On Wed, Apr 26, 2023 at 05:48:38AM -0400, Jeff Layton wrote:
> On Wed, 2023-04-26 at 09:07 +0200, Christian Brauner wrote:
> > On Mon, Apr 24, 2023 at 11:11:02AM -0400, Jeff Layton wrote:
> > > The VFS always uses coarse-grained timestamp updates for filling out the
> > > ctime and mtime after a change. This has the benefit of allowing
> > > filesystems to optimize away a lot metaupdates, to around once per
> > > jiffy, even when a file is under heavy writes.
> > > 
> > > Unfortunately, this has always been an issue when we're exporting via
> > > NFSv3, which relies on timestamps to validate caches. Even with NFSv4, a
> > > lot of exported filesystems don't properly support a change attribute
> > > and are subject to the same problems with timestamp granularity. Other
> > > applications have similar issues (e.g backup applications).
> > > 
> > > Switching to always using fine-grained timestamps would improve the
> > > situation for NFS, but that becomes rather expensive, as the underlying
> > > filesystem will have to log a lot more metadata updates.
> > > 
> > > What we need is a way to only use fine-grained timestamps when they are
> > > being actively queried:
> > > 
> > > Whenever the mtime changes, the ctime must also change since we're
> > > changing the metadata. When a superblock has a s_time_gran >1, we can
> > > use the lowest-order bit of the inode->i_ctime as a flag to indicate
> > > that the value has been queried. Then on the next write, we'll fetch a
> > > fine-grained timestamp instead of the usual coarse-grained one.
> > > 
> > > We could enable this for any filesystem that has a s_time_gran >1, but
> > > for now, this patch adds a new SB_MULTIGRAIN_TS flag to allow filesystems
> > > to opt-in to this behavior.
> > 
> > Hm, the patch raises the flag in s_flags. Please at least move this to
> > s_iflags as SB_I_MULTIGRAIN and treat this as an internal flag. There's
> > no need to give the impression that this will become a mount option.
> > 
> > Also, this looks like it's a filesystem property not a superblock
> > property as the granularity isn't changeable. So shouldn't this be an
> > FS_* flag instead?
> 
> It could be a per-sb thing if there was some filesystem that wanted to
> do that, but I'm hoping that most will not want to do that.

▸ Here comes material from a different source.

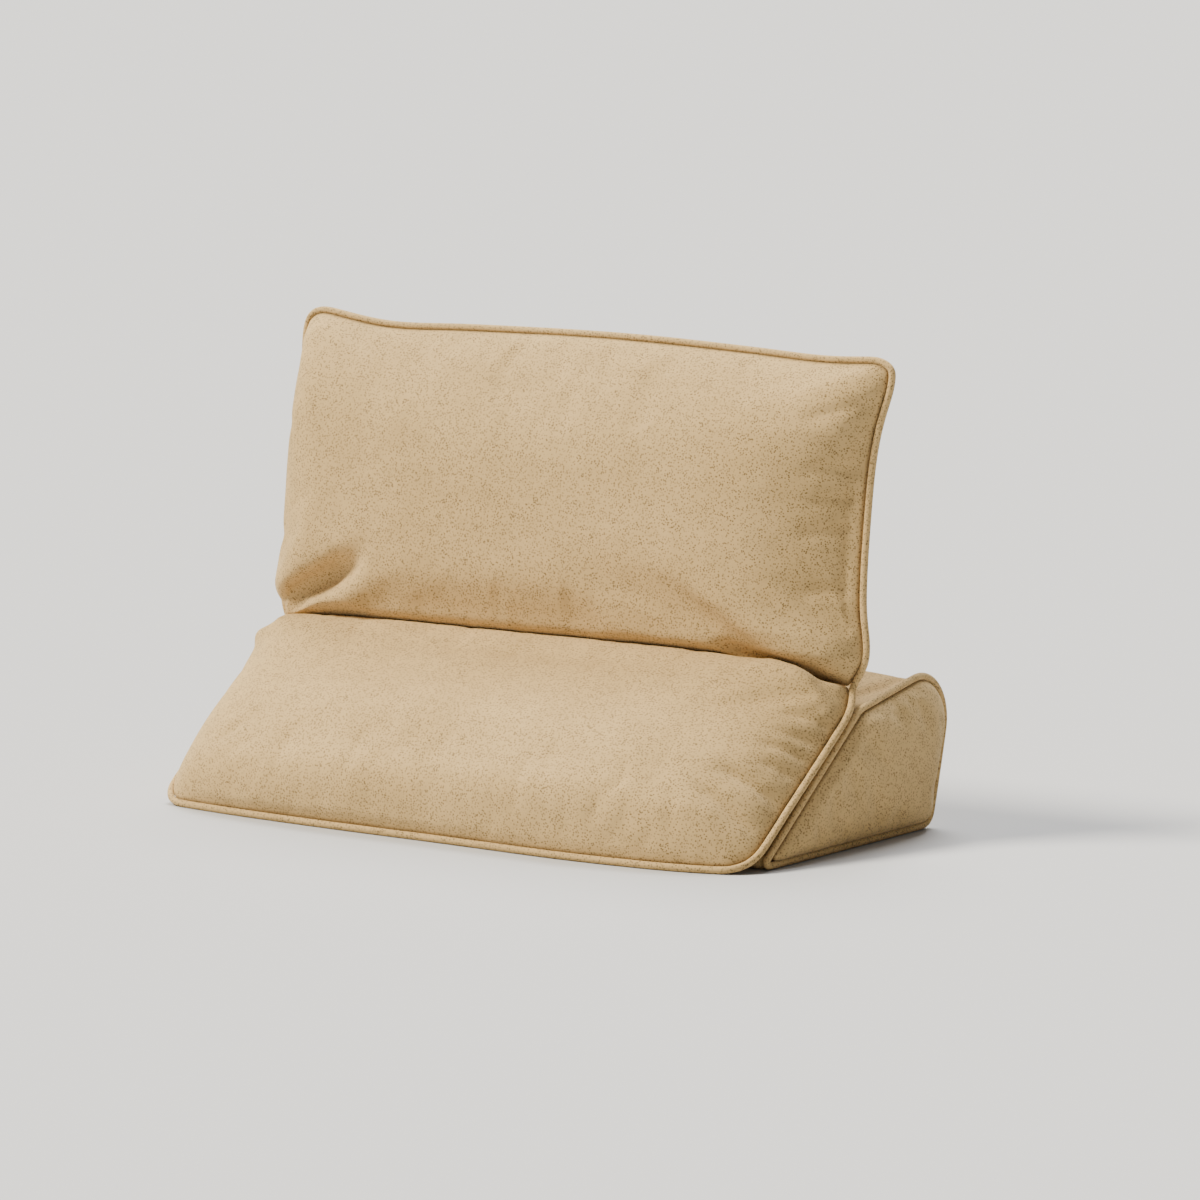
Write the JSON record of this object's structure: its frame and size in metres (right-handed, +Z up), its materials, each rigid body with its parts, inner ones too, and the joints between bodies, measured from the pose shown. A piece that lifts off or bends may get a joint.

Yeah, I'd really hope this isn't an sb thing.

> 
> My initial patches for this actually did use a FS_* flag, but I figured

Oh, I might've just missed that.

> that was one more pointer to chase when you wanted to check the flag.

Hm, unless you have reasons to think that it would be noticable in terms
of perf I'd rather do the correct thing and have it be an FS_* flag.